Last Saturday I attended the ‘Zero Carbon Lancaster’ conference at Cumbria University. The conference was organised by Kevin Frea (a resident of Halton co-housing and a director of LESS), and aimed to discuss the often forgotten issue of climate change.
As part of the day I coordinated a break-out session that explored zero carbon diets and what a zero carbon diet may involve. This session was based on the outcomes of a report produced by the Centre for Alternative Technology: Zero Carbon Britain 2013.
The workshop discussed what individuals and Lancaster could do to move towards a zero carbon diet and food system.
So, what does a zero carbon diet involve?
Moving towards a more plant-based diet and reducing food waste are two good places to start.
A lot of the workshop’s participants had already converted to a vegetarian or vegan diet, or had tried to reduce their dairy and meat consumption without eliminating both completely. In order to support this trend, and to learn how to reduce food waste, the need for cooking workshops was raised. Holding vegetarian and vegan community banquets was also suggested.

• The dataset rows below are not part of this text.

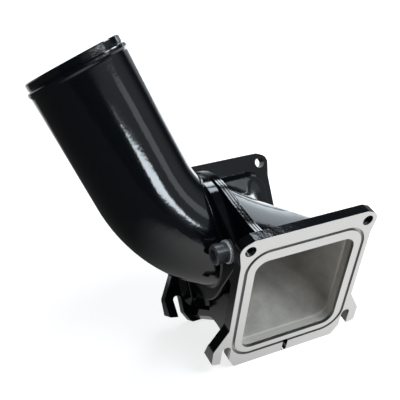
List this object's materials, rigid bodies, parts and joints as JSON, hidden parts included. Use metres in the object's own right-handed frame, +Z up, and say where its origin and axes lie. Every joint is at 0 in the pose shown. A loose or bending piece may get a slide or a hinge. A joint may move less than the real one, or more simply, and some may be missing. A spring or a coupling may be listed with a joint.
{
  "type": "intake bridge",
  "caption": "Cast intake bridge that joins a round, raked inlet elbow to two rectangular port flanges, one on each side of a V engine.",
  "frame": {"origin": "middle of the overall footprint, on the plane that the two port flanges stand on", "axes": "+X to the right-hand port flange, -Y to the front where the elbow is bolted on, +Z up"},
  "size_m": [0.1998, 0.2652, 0.3005],
  "materials": {
    "bridge_coat": "gloss black powder coat on cast aluminium, port faces machined bare",
    "elbow_coat": "gloss black powder coat on cast aluminium",
    "screw_steel": "black oxide, lightly oiled",
    "washer_zinc": "bright zinc plate",
    "seal_rubber": "black nitrile rubber"
  },
  "bodies": {
    "root": {"bridge": "bridge_coat", "elbow": "elbow_coat", "cap_screws": "screw_steel", "lock_washers": "washer_zinc", "inlet_seal": "seal_rubber"}
  },
  "joints": []
}
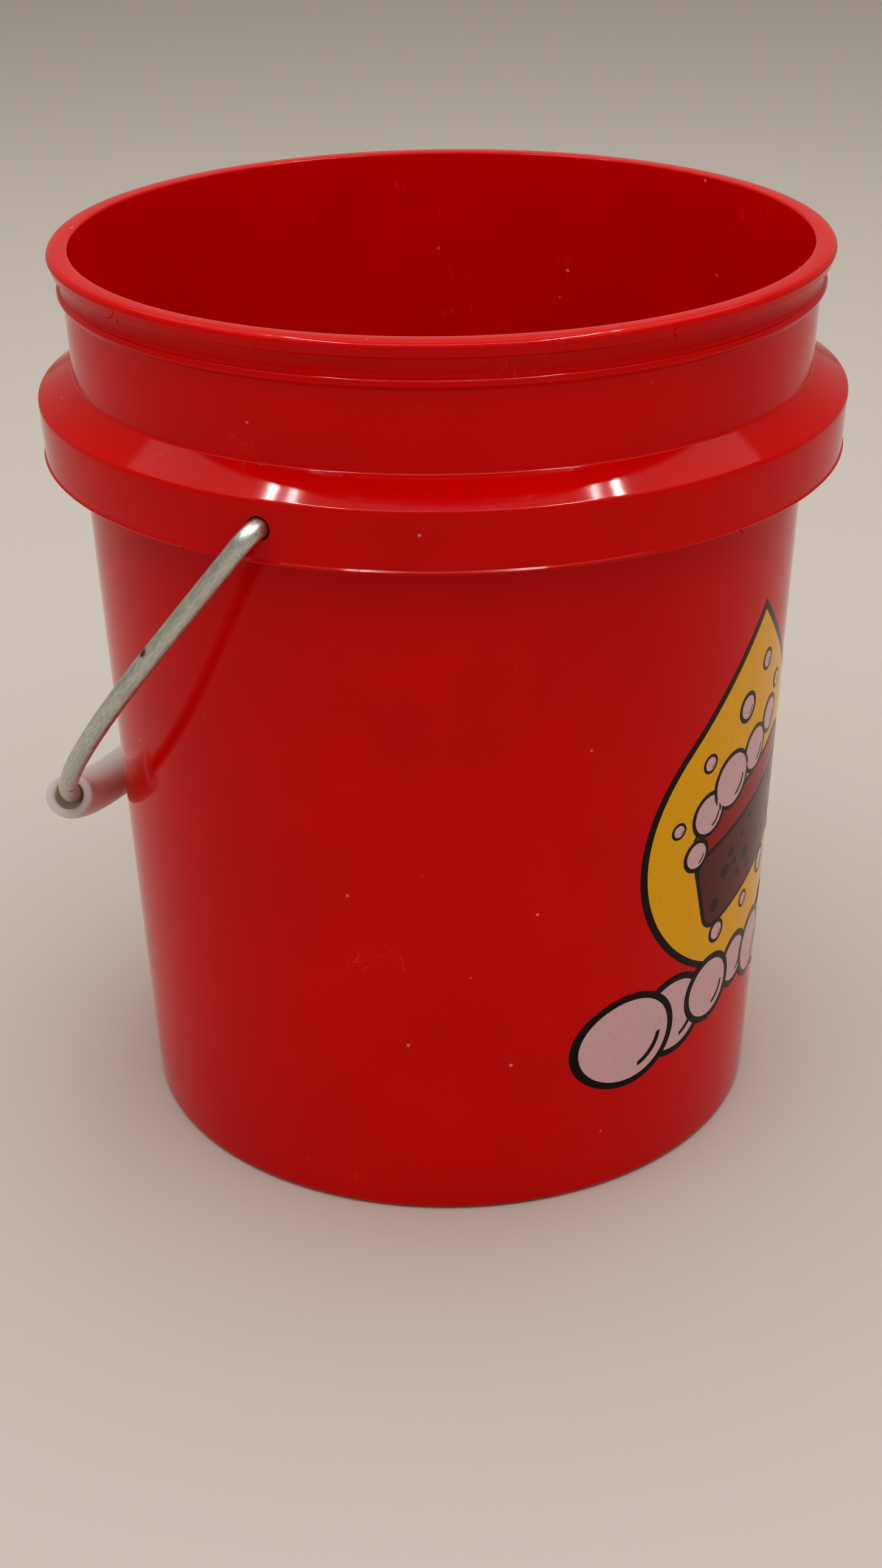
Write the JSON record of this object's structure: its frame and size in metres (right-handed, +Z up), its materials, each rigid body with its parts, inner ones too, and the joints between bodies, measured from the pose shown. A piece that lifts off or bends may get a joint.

Who you live with and socialise with was said to be a key limitation to eating less meat and dairy.
Another key element of a zero carbon diet is sourcing local and seasonal food. Knowing where to access local food, and having the time to access local food were two issues highlighted.
LESS’s Local Food Pledge can help in overcoming some of these barriers, but raising the visibility of local food was also suggested as another alternative. A local food logo for example could make local food more visible and easier to find. LESS’s Growing Our Local Food Economy (GOLFE) project will hope to explore this option further.
The conflict between local food and a more plant based diet was raised when looking at Lancaster’s local food scene. Lancaster’s agricultural scene is predominantly made up of dairy and meat farms. Should we be investing more in local horticultural businesses? And if yes, how can we support new horticultural businesses in becoming financially sustainable?
The element of a zero carbon diet that some people had not considered was how food is actually cooked. Raw food- food that is not cooked- is best from an energy perspective. Microwaves are more efficient at cooking food than electric or gas ovens, but were criticised for destroying the taste of food and taking the fun out of cooking! Pressure cookers were raised as a good energy efficient cooking option. Storing boiled water in a thermos rather than re-boiling a kettle again and again was also recommended.
How do you strive to reduce the environmental impact of your diet?